What is needed: The data below must be copied in full and without any change.

Data shown:
_ _ _ _ _

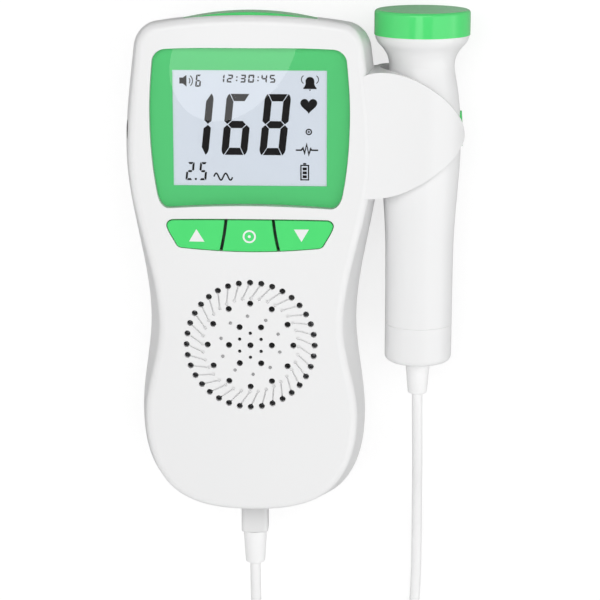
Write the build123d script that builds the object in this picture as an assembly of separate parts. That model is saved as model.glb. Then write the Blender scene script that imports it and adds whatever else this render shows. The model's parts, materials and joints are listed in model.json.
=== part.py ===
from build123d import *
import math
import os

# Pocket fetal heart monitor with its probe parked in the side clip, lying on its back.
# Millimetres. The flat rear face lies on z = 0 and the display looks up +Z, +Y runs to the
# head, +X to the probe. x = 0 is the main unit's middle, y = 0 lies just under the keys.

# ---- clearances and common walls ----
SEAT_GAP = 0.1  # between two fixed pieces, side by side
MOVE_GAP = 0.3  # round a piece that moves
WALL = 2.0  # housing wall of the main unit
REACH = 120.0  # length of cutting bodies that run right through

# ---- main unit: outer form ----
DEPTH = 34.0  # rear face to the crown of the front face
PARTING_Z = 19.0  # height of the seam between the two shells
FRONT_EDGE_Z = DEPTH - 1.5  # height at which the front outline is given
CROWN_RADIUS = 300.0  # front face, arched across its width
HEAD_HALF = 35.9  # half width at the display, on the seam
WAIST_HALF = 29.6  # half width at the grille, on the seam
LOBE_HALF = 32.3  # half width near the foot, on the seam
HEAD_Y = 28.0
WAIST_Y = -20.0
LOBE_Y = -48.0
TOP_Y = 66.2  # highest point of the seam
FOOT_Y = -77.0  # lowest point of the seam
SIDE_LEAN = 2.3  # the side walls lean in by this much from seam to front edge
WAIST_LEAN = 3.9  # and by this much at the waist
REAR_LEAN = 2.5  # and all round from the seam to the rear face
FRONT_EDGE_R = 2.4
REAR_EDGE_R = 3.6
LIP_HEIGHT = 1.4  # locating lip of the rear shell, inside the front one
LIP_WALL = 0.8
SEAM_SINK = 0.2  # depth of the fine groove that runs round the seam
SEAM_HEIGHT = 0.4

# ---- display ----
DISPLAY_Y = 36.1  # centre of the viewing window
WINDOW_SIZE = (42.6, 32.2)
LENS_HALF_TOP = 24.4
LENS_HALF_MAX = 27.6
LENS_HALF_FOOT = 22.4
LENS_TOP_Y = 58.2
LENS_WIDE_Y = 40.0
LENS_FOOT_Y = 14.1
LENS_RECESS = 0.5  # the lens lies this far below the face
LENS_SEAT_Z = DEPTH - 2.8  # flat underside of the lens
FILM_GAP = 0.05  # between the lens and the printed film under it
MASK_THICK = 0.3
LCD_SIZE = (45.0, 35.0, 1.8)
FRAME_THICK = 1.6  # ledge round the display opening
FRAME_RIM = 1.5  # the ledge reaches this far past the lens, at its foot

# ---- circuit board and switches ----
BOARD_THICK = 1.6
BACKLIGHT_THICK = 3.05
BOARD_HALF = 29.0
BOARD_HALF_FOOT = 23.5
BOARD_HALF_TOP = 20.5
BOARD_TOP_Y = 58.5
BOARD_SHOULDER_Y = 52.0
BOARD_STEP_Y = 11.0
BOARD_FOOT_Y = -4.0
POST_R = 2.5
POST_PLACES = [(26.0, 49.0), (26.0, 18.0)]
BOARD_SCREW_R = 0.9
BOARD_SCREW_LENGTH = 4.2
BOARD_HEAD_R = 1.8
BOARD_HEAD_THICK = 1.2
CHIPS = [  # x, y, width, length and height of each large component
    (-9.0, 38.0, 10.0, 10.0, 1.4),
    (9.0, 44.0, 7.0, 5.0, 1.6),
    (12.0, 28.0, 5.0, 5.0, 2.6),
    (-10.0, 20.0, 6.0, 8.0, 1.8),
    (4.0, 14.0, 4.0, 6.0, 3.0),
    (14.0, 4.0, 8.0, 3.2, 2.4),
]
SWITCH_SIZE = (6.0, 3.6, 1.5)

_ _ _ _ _

Finished answer:
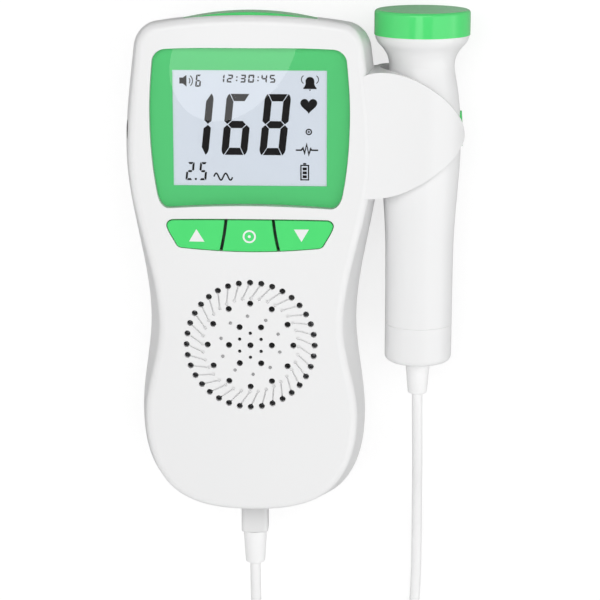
Write the build123d script that builds the object in this picture as an assembly of separate parts. That model is saved as model.glb. Then write the Blender scene script that imports it and adds whatever else this render shows. The model's parts, materials and joints are listed in model.json.
=== part.py ===
from build123d import *
import math
import os

# Pocket fetal heart monitor with its probe parked in the side clip, lying on its back.
# Millimetres. The flat rear face lies on z = 0 and the display looks up +Z, +Y runs to the
# head, +X to the probe. x = 0 is the main unit's middle, y = 0 lies just under the keys.

# ---- clearances and common walls ----
SEAT_GAP = 0.1  # between two fixed pieces, side by side
MOVE_GAP = 0.3  # round a piece that moves
WALL = 2.0  # housing wall of the main unit
REACH = 120.0  # length of cutting bodies that run right through

# ---- main unit: outer form ----
DEPTH = 34.0  # rear face to the crown of the front face
PARTING_Z = 19.0  # height of the seam between the two shells
FRONT_EDGE_Z = DEPTH - 1.5  # height at which the front outline is given
CROWN_RADIUS = 300.0  # front face, arched across its width
HEAD_HALF = 35.9  # half width at the display, on the seam
WAIST_HALF = 29.6  # half width at the grille, on the seam
LOBE_HALF = 32.3  # half width near the foot, on the seam
HEAD_Y = 28.0
WAIST_Y = -20.0
LOBE_Y = -48.0
TOP_Y = 66.2  # highest point of the seam
FOOT_Y = -77.0  # lowest point of the seam
SIDE_LEAN = 2.3  # the side walls lean in by this much from seam to front edge
WAIST_LEAN = 3.9  # and by this much at the waist
REAR_LEAN = 2.5  # and all round from the seam to the rear face
FRONT_EDGE_R = 2.4
REAR_EDGE_R = 3.6
LIP_HEIGHT = 1.4  # locating lip of the rear shell, inside the front one
LIP_WALL = 0.8
SEAM_SINK = 0.2  # depth of the fine groove that runs round the seam
SEAM_HEIGHT = 0.4

# ---- display ----
DISPLAY_Y = 36.1  # centre of the viewing window
WINDOW_SIZE = (42.6, 32.2)
LENS_HALF_TOP = 24.4
LENS_HALF_MAX = 27.6
LENS_HALF_FOOT = 22.4
LENS_TOP_Y = 58.2
LENS_WIDE_Y = 40.0
LENS_FOOT_Y = 14.1
LENS_RECESS = 0.5  # the lens lies this far below the face
LENS_SEAT_Z = DEPTH - 2.8  # flat underside of the lens
FILM_GAP = 0.05  # between the lens and the printed film under it
MASK_THICK = 0.3
LCD_SIZE = (45.0, 35.0, 1.8)
FRAME_THICK = 1.6  # ledge round the display opening
FRAME_RIM = 1.5  # the ledge reaches this far past the lens, at its foot

# ---- circuit board and switches ----
BOARD_THICK = 1.6
BACKLIGHT_THICK = 3.05
BOARD_HALF = 29.0
BOARD_HALF_FOOT = 23.5
BOARD_HALF_TOP = 20.5
BOARD_TOP_Y = 58.5
BOARD_SHOULDER_Y = 52.0
BOARD_STEP_Y = 11.0
BOARD_FOOT_Y = -4.0
POST_R = 2.5
POST_PLACES = [(26.0, 49.0), (26.0, 18.0)]
BOARD_SCREW_R = 0.9
BOARD_SCREW_LENGTH = 4.2
BOARD_HEAD_R = 1.8
BOARD_HEAD_THICK = 1.2
CHIPS = [  # x, y, width, length and height of each large component
    (-9.0, 38.0, 10.0, 10.0, 1.4),
    (9.0, 44.0, 7.0, 5.0, 1.6),
    (12.0, 28.0, 5.0, 5.0, 2.6),
    (-10.0, 20.0, 6.0, 8.0, 1.8),
    (4.0, 14.0, 4.0, 6.0, 3.0),
    (14.0, 4.0, 8.0, 3.2, 2.4),
]
SWITCH_SIZE = (6.0, 3.6, 1.5)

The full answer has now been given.